Data shown ::
=-=-=

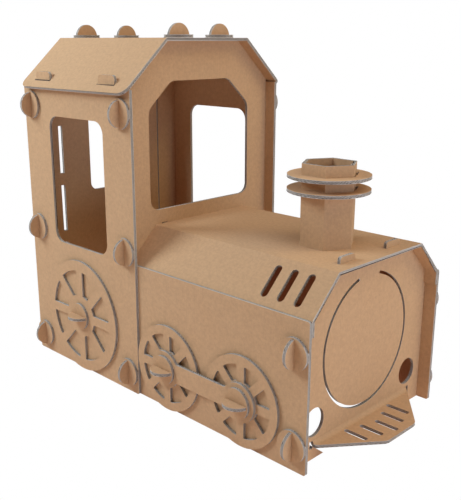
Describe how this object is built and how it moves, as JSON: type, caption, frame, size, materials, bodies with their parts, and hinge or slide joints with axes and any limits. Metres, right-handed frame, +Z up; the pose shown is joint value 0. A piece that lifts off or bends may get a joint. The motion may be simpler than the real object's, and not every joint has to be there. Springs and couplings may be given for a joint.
{
  "type": "cardboard toy train",
  "caption": "Child-size slotted cardboard toy train with a roofed cab, folded boiler, funnel, spoked wheels and coupling rods.",
  "frame": {"origin": "centre of the footprint, on the floor", "axes": "+X forward, from the cab to the boiler's front; +Y to the train's left; +Z up"},
  "size_m": [1.0046, 0.562, 0.8609],
  "materials": {
    "kraft_board": "matt brown kraft liner, grey-brown fluted edges"
  },
  "bodies": {
    "root": {"boiler_cover": "kraft_board", "boiler_front": "kraft_board", "boiler_side_left": "kraft_board", "boiler_side_right": "kraft_board", "boiler_washer_high_left": "kraft_board", "boiler_washer_high_right": "kraft_board", "boiler_washer_low_left": "kraft_board", "boiler_washer_low_right": "kraft_board", "cab_front_wall": "kraft_board", "cab_rear_wall": "kraft_board", "cab_roof": "kraft_board", "cab_side_left": "kraft_board", "cab_side_right": "kraft_board", "cab_washer_front_high_left": "kraft_board", "cab_washer_front_high_right": "kraft_board", "cab_washer_front_low_left": "kraft_board", "cab_washer_front_low_right": "kraft_board", "cab_washer_front_middle_left": "kraft_board", "cab_washer_front_middle_right": "kraft_board", "cab_washer_rear_high_left": "kraft_board", "cab_washer_rear_high_right": "kraft_board", "cab_washer_rear_low_left": "kraft_board", "cab_washer_rear_low_right": "kraft_board", "cab_washer_rear_middle_left": "kraft_board", "cab_washer_rear_middle_right": "kraft_board", "coupling_rod_left": "kraft_board", "coupling_rod_right": "kraft_board", "funnel_disc_lower": "kraft_board", "funnel_disc_upper": "kraft_board", "funnel_tube": "kraft_board", "hub_key_big_left": "kraft_board", "hub_key_big_right": "kraft_board", "hub_key_small_front_left": "kraft_board", "hub_key_small_front_right": "kraft_board", "hub_key_small_rear_left": "kraft_board", "hub_key_small_rear_right": "kraft_board", "hub_washer_big_left": "kraft_board", "hub_washer_big_right": "kraft_board", "hub_washer_small_front_left": "kraft_board", "hub_washer_small_front_right": "kraft_board", "hub_washer_small_rear_left": "kraft_board", "hub_washer_small_rear_right": "kraft_board", "inner_washer_big_left": "kraft_board", "inner_washer_big_right": "kraft_board", "inner_washer_small_front_left": "kraft_board", "inner_washer_small_front_right": "kraft_board", "inner_washer_small_rear_left": "kraft_board", "inner_washer_small_rear_right": "kraft_board", "roof_washer_front_left": "kraft_board", "roof_washer_front_right": "kraft_board", "roof_washer_rear_left": "kraft_board", "roof_washer_rear_right": "kraft_board", "wheel_big_left": "kraft_board", "wheel_big_right": "kraft_board", "wheel_small_front_left": "kraft_board", "wheel_small_front_right": "kraft_board", "wheel_small_rear_left": "kraft_board", "wheel_small_rear_right": "kraft_board"}
  },
  "joints": []
}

=-=-=

Task description ::
Quote the entire listing above exactly.

Written answer ::
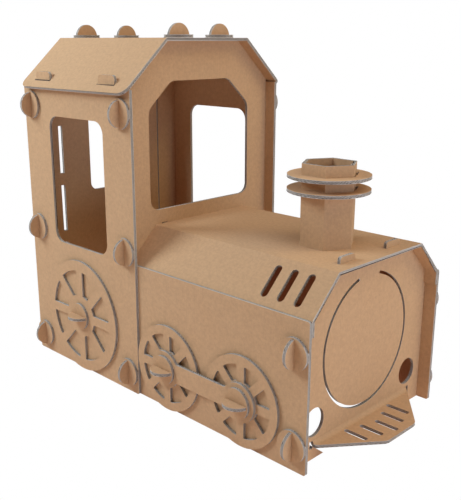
Describe how this object is built and how it moves, as JSON: type, caption, frame, size, materials, bodies with their parts, and hinge or slide joints with axes and any limits. Metres, right-handed frame, +Z up; the pose shown is joint value 0. A piece that lifts off or bends may get a joint. The motion may be simpler than the real object's, and not every joint has to be there. Springs and couplings may be given for a joint.
{
  "type": "cardboard toy train",
  "caption": "Child-size slotted cardboard toy train with a roofed cab, folded boiler, funnel, spoked wheels and coupling rods.",
  "frame": {"origin": "centre of the footprint, on the floor", "axes": "+X forward, from the cab to the boiler's front; +Y to the train's left; +Z up"},
  "size_m": [1.0046, 0.562, 0.8609],
  "materials": {
    "kraft_board": "matt brown kraft liner, grey-brown fluted edges"
  },
  "bodies": {
    "root": {"boiler_cover": "kraft_board", "boiler_front": "kraft_board", "boiler_side_left": "kraft_board", "boiler_side_right": "kraft_board", "boiler_washer_high_left": "kraft_board", "boiler_washer_high_right": "kraft_board", "boiler_washer_low_left": "kraft_board", "boiler_washer_low_right": "kraft_board", "cab_front_wall": "kraft_board", "cab_rear_wall": "kraft_board", "cab_roof": "kraft_board", "cab_side_left": "kraft_board", "cab_side_right": "kraft_board", "cab_washer_front_high_left": "kraft_board", "cab_washer_front_high_right": "kraft_board", "cab_washer_front_low_left": "kraft_board", "cab_washer_front_low_right": "kraft_board", "cab_washer_front_middle_left": "kraft_board", "cab_washer_front_middle_right": "kraft_board", "cab_washer_rear_high_left": "kraft_board", "cab_washer_rear_high_right": "kraft_board", "cab_washer_rear_low_left": "kraft_board", "cab_washer_rear_low_right": "kraft_board", "cab_washer_rear_middle_left": "kraft_board", "cab_washer_rear_middle_right": "kraft_board", "coupling_rod_left": "kraft_board", "coupling_rod_right": "kraft_board", "funnel_disc_lower": "kraft_board", "funnel_disc_upper": "kraft_board", "funnel_tube": "kraft_board", "hub_key_big_left": "kraft_board", "hub_key_big_right": "kraft_board", "hub_key_small_front_left": "kraft_board", "hub_key_small_front_right": "kraft_board", "hub_key_small_rear_left": "kraft_board", "hub_key_small_rear_right": "kraft_board", "hub_washer_big_left": "kraft_board", "hub_washer_big_right": "kraft_board", "hub_washer_small_front_left": "kraft_board", "hub_washer_small_front_right": "kraft_board", "hub_washer_small_rear_left": "kraft_board", "hub_washer_small_rear_right": "kraft_board", "inner_washer_big_left": "kraft_board", "inner_washer_big_right": "kraft_board", "inner_washer_small_front_left": "kraft_board", "inner_washer_small_front_right": "kraft_board", "inner_washer_small_rear_left": "kraft_board", "inner_washer_small_rear_right": "kraft_board", "roof_washer_front_left": "kraft_board", "roof_washer_front_right": "kraft_board", "roof_washer_rear_left": "kraft_board", "roof_washer_rear_right": "kraft_board", "wheel_big_left": "kraft_board", "wheel_big_right": "kraft_board", "wheel_small_front_left": "kraft_board", "wheel_small_front_right": "kraft_board", "wheel_small_rear_left": "kraft_board", "wheel_small_rear_right": "kraft_board"}
  },
  "joints": []
}